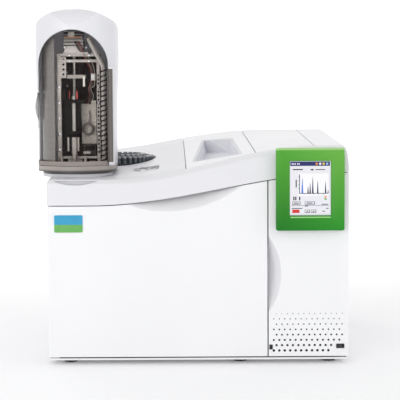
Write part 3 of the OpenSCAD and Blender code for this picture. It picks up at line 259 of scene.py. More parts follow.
def glass(name, tint, alpha, low=0.03, high=0.09):
    k = Look(name, alpha=alpha, coat=0.4)
    k.colour(tint, tuple(c * 0.85 for c in tint), 4)
    k.rough(low, high, 7)
    k.bump(k.noise(14), 0.08, 0.0004)
    return k.m


# Places where a look changes, in millimetres of the cabinet.
RAIL_SHADOW_Y = (108, 124)
CABLE_X = (112, 114)
CABLE_BEND_Z = 662
CONNECTOR_Z = 485
WINDOW_LIP_Z = 447
HINGE_STRIP_X = (131.9, 132.4)
FINGER_GRIP_X = (-26.4, -25.8)
LATCH_TOP_Z = 423.2
HOLDER_FOOT_Z = 498
FOOT_SHADOW_Z = 427
# Where the bezel's painted shading and painted highlight run.
BEZEL_SHADING_X = (496, 655)
BEZEL_SHADING_Z = (300, 474)
BEZEL_HIGHLIGHT_Z = 472.5
BADGE_SPLIT_Z = 310.8
CAP_DEPTH = 7.5
SEPTUM_DEPTH = 0.3
COIL_CENTRE = (240.3, 180, 199.75)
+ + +
Your instructions ->
Make an exact copy of the listing, including every line.

The answer ->
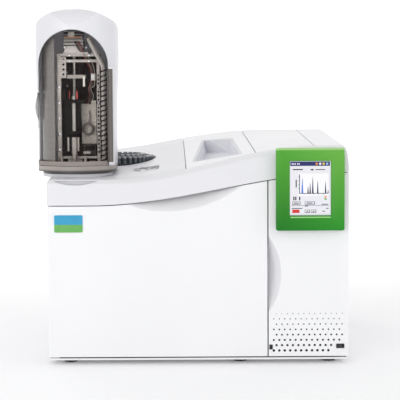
Write part 3 of the OpenSCAD and Blender code for this picture. It picks up at line 259 of scene.py. More parts follow.
def glass(name, tint, alpha, low=0.03, high=0.09):
    k = Look(name, alpha=alpha, coat=0.4)
    k.colour(tint, tuple(c * 0.85 for c in tint), 4)
    k.rough(low, high, 7)
    k.bump(k.noise(14), 0.08, 0.0004)
    return k.m


# Places where a look changes, in millimetres of the cabinet.
RAIL_SHADOW_Y = (108, 124)
CABLE_X = (112, 114)
CABLE_BEND_Z = 662
CONNECTOR_Z = 485
WINDOW_LIP_Z = 447
HINGE_STRIP_X = (131.9, 132.4)
FINGER_GRIP_X = (-26.4, -25.8)
LATCH_TOP_Z = 423.2
HOLDER_FOOT_Z = 498
FOOT_SHADOW_Z = 427
# Where the bezel's painted shading and painted highlight run.
BEZEL_SHADING_X = (496, 655)
BEZEL_SHADING_Z = (300, 474)
BEZEL_HIGHLIGHT_Z = 472.5
BADGE_SPLIT_Z = 310.8
CAP_DEPTH = 7.5
SEPTUM_DEPTH = 0.3
COIL_CENTRE = (240.3, 180, 199.75)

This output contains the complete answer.